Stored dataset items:
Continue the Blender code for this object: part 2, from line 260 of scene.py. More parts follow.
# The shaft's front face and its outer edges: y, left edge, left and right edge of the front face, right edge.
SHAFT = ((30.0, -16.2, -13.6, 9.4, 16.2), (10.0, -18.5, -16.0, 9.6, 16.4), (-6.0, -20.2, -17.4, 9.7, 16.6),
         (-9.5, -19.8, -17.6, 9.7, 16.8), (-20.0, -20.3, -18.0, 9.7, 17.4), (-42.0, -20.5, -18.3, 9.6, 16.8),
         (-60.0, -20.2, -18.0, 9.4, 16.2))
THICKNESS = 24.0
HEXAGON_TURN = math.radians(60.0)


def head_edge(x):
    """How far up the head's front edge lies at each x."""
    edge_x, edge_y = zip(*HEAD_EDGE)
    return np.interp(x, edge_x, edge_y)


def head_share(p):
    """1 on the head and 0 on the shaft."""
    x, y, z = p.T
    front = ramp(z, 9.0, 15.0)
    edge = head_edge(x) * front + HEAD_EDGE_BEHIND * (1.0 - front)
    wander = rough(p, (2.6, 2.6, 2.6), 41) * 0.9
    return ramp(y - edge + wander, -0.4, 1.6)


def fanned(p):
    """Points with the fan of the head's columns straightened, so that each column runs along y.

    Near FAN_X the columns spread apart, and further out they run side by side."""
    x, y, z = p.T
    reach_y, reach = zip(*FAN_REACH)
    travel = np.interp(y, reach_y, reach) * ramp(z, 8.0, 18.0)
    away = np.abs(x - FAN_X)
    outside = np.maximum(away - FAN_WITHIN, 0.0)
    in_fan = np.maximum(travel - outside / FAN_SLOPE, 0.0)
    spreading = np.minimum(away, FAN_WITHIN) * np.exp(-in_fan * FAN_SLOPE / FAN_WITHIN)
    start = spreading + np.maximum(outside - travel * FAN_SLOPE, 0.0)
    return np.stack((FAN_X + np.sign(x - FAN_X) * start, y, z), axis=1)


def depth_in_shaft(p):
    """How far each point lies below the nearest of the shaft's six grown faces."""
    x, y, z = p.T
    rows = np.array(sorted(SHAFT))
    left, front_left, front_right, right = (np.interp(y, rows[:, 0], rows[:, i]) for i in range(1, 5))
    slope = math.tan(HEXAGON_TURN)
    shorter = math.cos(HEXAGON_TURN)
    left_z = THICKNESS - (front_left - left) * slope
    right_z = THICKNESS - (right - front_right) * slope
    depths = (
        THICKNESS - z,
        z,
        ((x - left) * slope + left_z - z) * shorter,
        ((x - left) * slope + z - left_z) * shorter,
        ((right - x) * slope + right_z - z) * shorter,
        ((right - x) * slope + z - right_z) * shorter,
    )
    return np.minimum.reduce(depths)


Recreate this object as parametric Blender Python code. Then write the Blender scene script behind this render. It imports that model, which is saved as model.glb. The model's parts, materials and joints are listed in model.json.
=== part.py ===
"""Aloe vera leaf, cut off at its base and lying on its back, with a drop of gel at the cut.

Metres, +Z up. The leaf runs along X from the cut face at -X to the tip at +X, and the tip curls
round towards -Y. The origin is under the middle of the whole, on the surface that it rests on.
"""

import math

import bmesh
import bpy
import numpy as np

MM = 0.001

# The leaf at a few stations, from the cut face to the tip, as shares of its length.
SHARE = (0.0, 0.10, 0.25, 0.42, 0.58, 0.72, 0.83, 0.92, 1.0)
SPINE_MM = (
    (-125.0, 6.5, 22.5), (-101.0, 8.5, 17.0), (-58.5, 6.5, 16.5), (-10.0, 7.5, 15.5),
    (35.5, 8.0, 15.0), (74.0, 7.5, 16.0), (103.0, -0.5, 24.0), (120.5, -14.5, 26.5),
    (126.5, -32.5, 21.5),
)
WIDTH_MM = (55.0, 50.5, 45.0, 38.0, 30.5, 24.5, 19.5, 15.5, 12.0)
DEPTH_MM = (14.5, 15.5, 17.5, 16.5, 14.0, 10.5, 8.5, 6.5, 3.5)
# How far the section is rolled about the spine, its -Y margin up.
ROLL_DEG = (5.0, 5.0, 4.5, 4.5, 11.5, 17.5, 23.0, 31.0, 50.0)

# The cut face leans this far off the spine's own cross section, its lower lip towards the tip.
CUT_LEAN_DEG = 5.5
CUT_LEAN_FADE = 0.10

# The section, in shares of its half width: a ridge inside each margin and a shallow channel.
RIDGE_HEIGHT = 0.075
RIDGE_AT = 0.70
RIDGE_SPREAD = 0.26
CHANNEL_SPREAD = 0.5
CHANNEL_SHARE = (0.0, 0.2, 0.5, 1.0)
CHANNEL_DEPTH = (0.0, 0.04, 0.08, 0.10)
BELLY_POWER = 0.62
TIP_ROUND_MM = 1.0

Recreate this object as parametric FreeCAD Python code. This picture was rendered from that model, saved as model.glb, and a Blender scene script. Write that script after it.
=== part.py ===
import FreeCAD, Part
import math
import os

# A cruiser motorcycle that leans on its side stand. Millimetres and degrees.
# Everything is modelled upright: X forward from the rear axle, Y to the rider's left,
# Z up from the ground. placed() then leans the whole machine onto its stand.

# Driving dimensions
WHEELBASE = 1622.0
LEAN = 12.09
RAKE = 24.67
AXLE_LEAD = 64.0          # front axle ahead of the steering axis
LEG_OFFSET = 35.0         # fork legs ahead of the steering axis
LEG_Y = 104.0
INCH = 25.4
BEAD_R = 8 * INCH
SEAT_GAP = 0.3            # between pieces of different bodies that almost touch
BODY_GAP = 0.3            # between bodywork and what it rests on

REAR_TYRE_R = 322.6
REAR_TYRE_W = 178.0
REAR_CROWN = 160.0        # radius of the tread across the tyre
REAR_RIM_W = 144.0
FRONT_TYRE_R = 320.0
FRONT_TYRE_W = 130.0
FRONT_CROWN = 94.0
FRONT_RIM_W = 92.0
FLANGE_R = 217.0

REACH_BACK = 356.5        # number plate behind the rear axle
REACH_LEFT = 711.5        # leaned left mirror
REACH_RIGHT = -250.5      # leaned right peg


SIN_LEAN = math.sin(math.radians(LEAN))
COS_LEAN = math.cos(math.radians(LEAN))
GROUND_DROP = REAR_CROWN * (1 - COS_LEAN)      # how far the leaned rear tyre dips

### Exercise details
Your task is to give the records above again, exactly.

### Exercise result
Continue the Blender code for this object: part 2, from line 260 of scene.py. More parts follow.
# The shaft's front face and its outer edges: y, left edge, left and right edge of the front face, right edge.
SHAFT = ((30.0, -16.2, -13.6, 9.4, 16.2), (10.0, -18.5, -16.0, 9.6, 16.4), (-6.0, -20.2, -17.4, 9.7, 16.6),
         (-9.5, -19.8, -17.6, 9.7, 16.8), (-20.0, -20.3, -18.0, 9.7, 17.4), (-42.0, -20.5, -18.3, 9.6, 16.8),
         (-60.0, -20.2, -18.0, 9.4, 16.2))
THICKNESS = 24.0
HEXAGON_TURN = math.radians(60.0)


def head_edge(x):
    """How far up the head's front edge lies at each x."""
    edge_x, edge_y = zip(*HEAD_EDGE)
    return np.interp(x, edge_x, edge_y)


def head_share(p):
    """1 on the head and 0 on the shaft."""
    x, y, z = p.T
    front = ramp(z, 9.0, 15.0)
    edge = head_edge(x) * front + HEAD_EDGE_BEHIND * (1.0 - front)
    wander = rough(p, (2.6, 2.6, 2.6), 41) * 0.9
    return ramp(y - edge + wander, -0.4, 1.6)


def fanned(p):
    """Points with the fan of the head's columns straightened, so that each column runs along y.

    Near FAN_X the columns spread apart, and further out they run side by side."""
    x, y, z = p.T
    reach_y, reach = zip(*FAN_REACH)
    travel = np.interp(y, reach_y, reach) * ramp(z, 8.0, 18.0)
    away = np.abs(x - FAN_X)
    outside = np.maximum(away - FAN_WITHIN, 0.0)
    in_fan = np.maximum(travel - outside / FAN_SLOPE, 0.0)
    spreading = np.minimum(away, FAN_WITHIN) * np.exp(-in_fan * FAN_SLOPE / FAN_WITHIN)
    start = spreading + np.maximum(outside - travel * FAN_SLOPE, 0.0)
    return np.stack((FAN_X + np.sign(x - FAN_X) * start, y, z), axis=1)


def depth_in_shaft(p):
    """How far each point lies below the nearest of the shaft's six grown faces."""
    x, y, z = p.T
    rows = np.array(sorted(SHAFT))
    left, front_left, front_right, right = (np.interp(y, rows[:, 0], rows[:, i]) for i in range(1, 5))
    slope = math.tan(HEXAGON_TURN)
    shorter = math.cos(HEXAGON_TURN)
    left_z = THICKNESS - (front_left - left) * slope
    right_z = THICKNESS - (right - front_right) * slope
    depths = (
        THICKNESS - z,
        z,
        ((x - left) * slope + left_z - z) * shorter,
        ((x - left) * slope + z - left_z) * shorter,
        ((right - x) * slope + right_z - z) * shorter,
        ((right - x) * slope + z - right_z) * shorter,
    )
    return np.minimum.reduce(depths)


Recreate this object as parametric Blender Python code. Then write the Blender scene script behind this render. It imports that model, which is saved as model.glb. The model's parts, materials and joints are listed in model.json.
=== part.py ===
"""Aloe vera leaf, cut off at its base and lying on its back, with a drop of gel at the cut.

Metres, +Z up. The leaf runs along X from the cut face at -X to the tip at +X, and the tip curls
round towards -Y. The origin is under the middle of the whole, on the surface that it rests on.
"""

import math

import bmesh
import bpy
import numpy as np

MM = 0.001

# The leaf at a few stations, from the cut face to the tip, as shares of its length.
SHARE = (0.0, 0.10, 0.25, 0.42, 0.58, 0.72, 0.83, 0.92, 1.0)
SPINE_MM = (
    (-125.0, 6.5, 22.5), (-101.0, 8.5, 17.0), (-58.5, 6.5, 16.5), (-10.0, 7.5, 15.5),
    (35.5, 8.0, 15.0), (74.0, 7.5, 16.0), (103.0, -0.5, 24.0), (120.5, -14.5, 26.5),
    (126.5, -32.5, 21.5),
)
WIDTH_MM = (55.0, 50.5, 45.0, 38.0, 30.5, 24.5, 19.5, 15.5, 12.0)
DEPTH_MM = (14.5, 15.5, 17.5, 16.5, 14.0, 10.5, 8.5, 6.5, 3.5)
# How far the section is rolled about the spine, its -Y margin up.
ROLL_DEG = (5.0, 5.0, 4.5, 4.5, 11.5, 17.5, 23.0, 31.0, 50.0)

# The cut face leans this far off the spine's own cross section, its lower lip towards the tip.
CUT_LEAN_DEG = 5.5
CUT_LEAN_FADE = 0.10

# The section, in shares of its half width: a ridge inside each margin and a shallow channel.
RIDGE_HEIGHT = 0.075
RIDGE_AT = 0.70
RIDGE_SPREAD = 0.26
CHANNEL_SPREAD = 0.5
CHANNEL_SHARE = (0.0, 0.2, 0.5, 1.0)
CHANNEL_DEPTH = (0.0, 0.04, 0.08, 0.10)
BELLY_POWER = 0.62
TIP_ROUND_MM = 1.0

Recreate this object as parametric FreeCAD Python code. This picture was rendered from that model, saved as model.glb, and a Blender scene script. Write that script after it.
=== part.py ===
import FreeCAD, Part
import math
import os

# A cruiser motorcycle that leans on its side stand. Millimetres and degrees.
# Everything is modelled upright: X forward from the rear axle, Y to the rider's left,
# Z up from the ground. placed() then leans the whole machine onto its stand.

# Driving dimensions
WHEELBASE = 1622.0
LEAN = 12.09
RAKE = 24.67
AXLE_LEAD = 64.0          # front axle ahead of the steering axis
LEG_OFFSET = 35.0         # fork legs ahead of the steering axis
LEG_Y = 104.0
INCH = 25.4
BEAD_R = 8 * INCH
SEAT_GAP = 0.3            # between pieces of different bodies that almost touch
BODY_GAP = 0.3            # between bodywork and what it rests on

REAR_TYRE_R = 322.6
REAR_TYRE_W = 178.0
REAR_CROWN = 160.0        # radius of the tread across the tyre
REAR_RIM_W = 144.0
FRONT_TYRE_R = 320.0
FRONT_TYRE_W = 130.0
FRONT_CROWN = 94.0
FRONT_RIM_W = 92.0
FLANGE_R = 217.0

REACH_BACK = 356.5        # number plate behind the rear axle
REACH_LEFT = 711.5        # leaned left mirror
REACH_RIGHT = -250.5      # leaned right peg


SIN_LEAN = math.sin(math.radians(LEAN))
COS_LEAN = math.cos(math.radians(LEAN))
GROUND_DROP = REAR_CROWN * (1 - COS_LEAN)      # how far the leaned rear tyre dips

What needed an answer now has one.